Older companies have also embarked on new artistic strategies in response to economic pressures. For some, cutting back on mainstage productions has created opportunities to perform different, often riskier repertoire in smaller, alternative spaces. Moving out of the opera house has increased geographic and audience reach. It has also helped fuel a boom in the creation of new repertoire, which has accelerated dramatically in the last decade, with operas tackling all manner of contemporary subjects, including hot-button topics like war, sexual identity and race. The resulting artistic and community vibrancy and diversity of these new endeavors, even if born of necessity, have helped invigorate the art form and its practitioners.

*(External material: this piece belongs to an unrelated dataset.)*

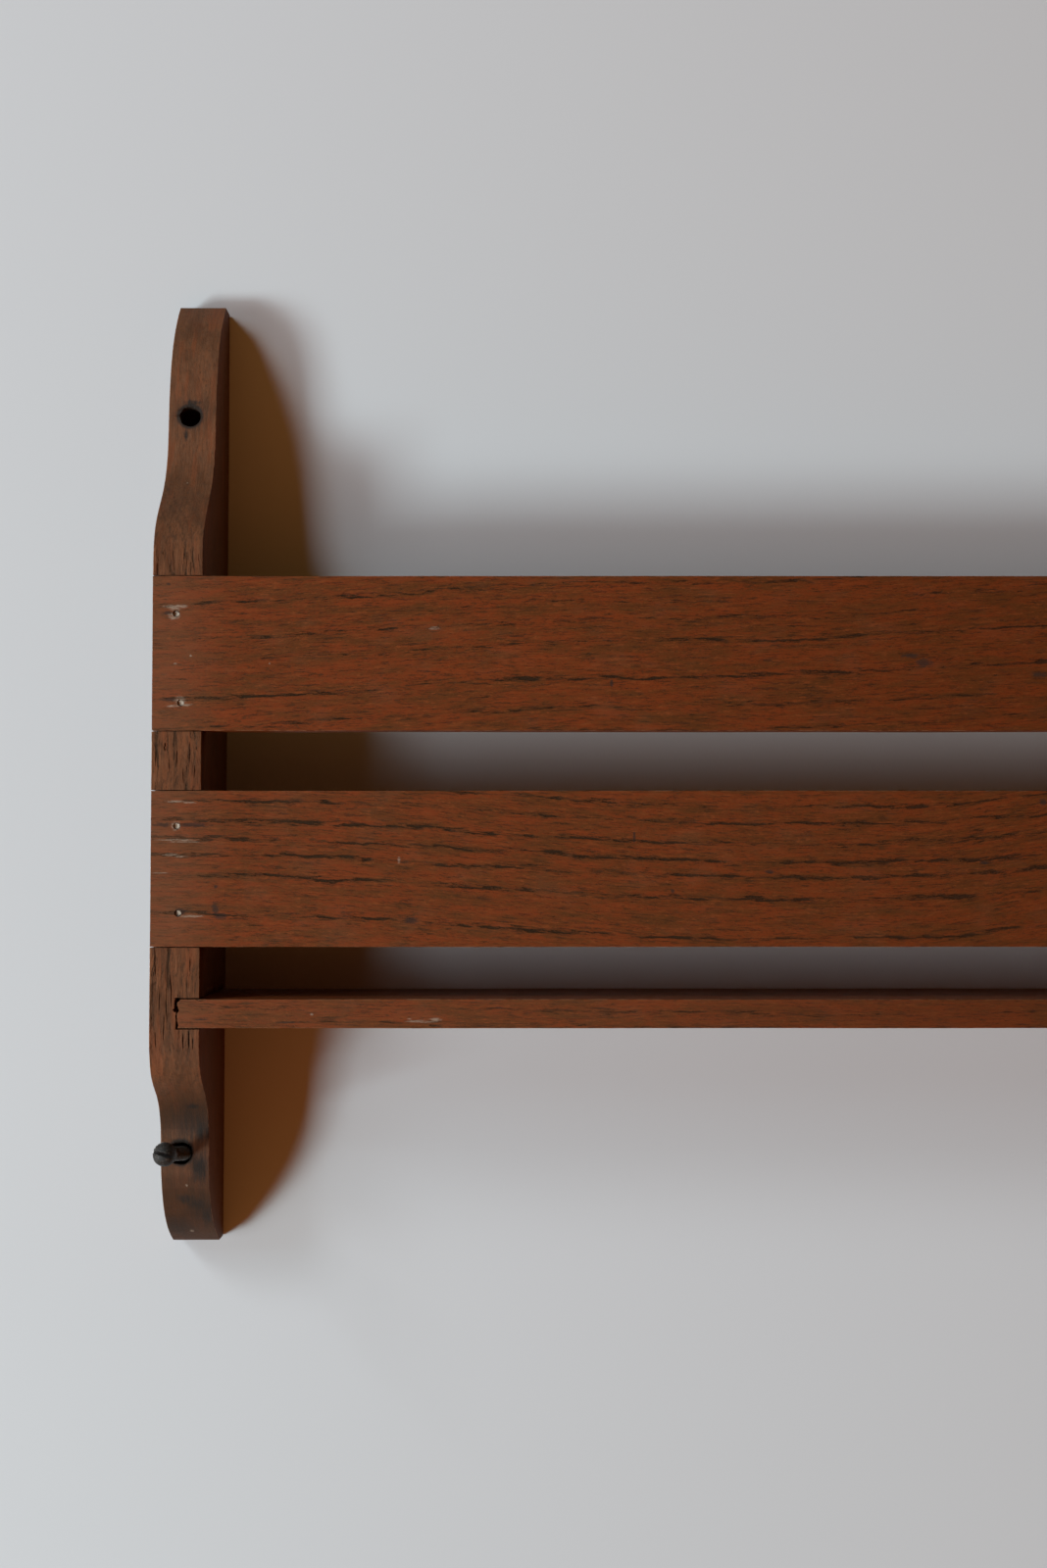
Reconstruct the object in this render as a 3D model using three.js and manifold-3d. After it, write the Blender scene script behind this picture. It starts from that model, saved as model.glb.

The expansion of opera beyond its traditional orthodoxies, spaces and audiences represents both a necessity and an opportunity for the future of opera in America. A major aspect of that expansion is work in civic practice: finding ways to make the opera company an essential part of the community in which it lives and to communicate its public value. Today, embracing that perspective may be a matter of survival. “Even if companies found some miraculous way to fill every house and increase every production by two performances, given the cost structure, earned income is still going to be a small share of overall income,” says Scorca. “And there aren’t enough opera-passionate people to support a lot of our opera companies. They need support from people who aren’t passionate about opera, but realize that ‘the opera company is doing great things for the community, and we’ve got to have it here.’”
Fifty years after OPERA America’s founding, its initial promise has been borne out by the sheer size and variety of the field. Of today’s 149 Professional Company Members, nearly 75 percent were founded in 1970 or later. Sixty-two Educational Producing Affiliate Members now present staged operas for enthusiastic audiences. Opera exists in major cities and tiny towns; it is a vacation destination and a tourist draw. Creative administrators and entrepreneurial artists are reinventing the art form and the institutions that present it. New creators have been welcomed, their talents changing and enriching the landscape.
And while innovations like streaming and HD transmissions have increased access to opera, as did public television with Live from the Met back in the 1970s, and the Met radio broadcasts in the 1930s, experiencing the art form live, in the theater, remains vital. “Going to the opera is more than just going to the opera,” Scorca says. “It is an act of civic convergence, where you come together with your neighbors, around something that is not politically charged or intrinsically divisive. I think people still crave that civic connection, and that convening around an inspiring, neutral stimulus. It happens in companies and in cities large and small all the time, and it has a value beyond opera alone.”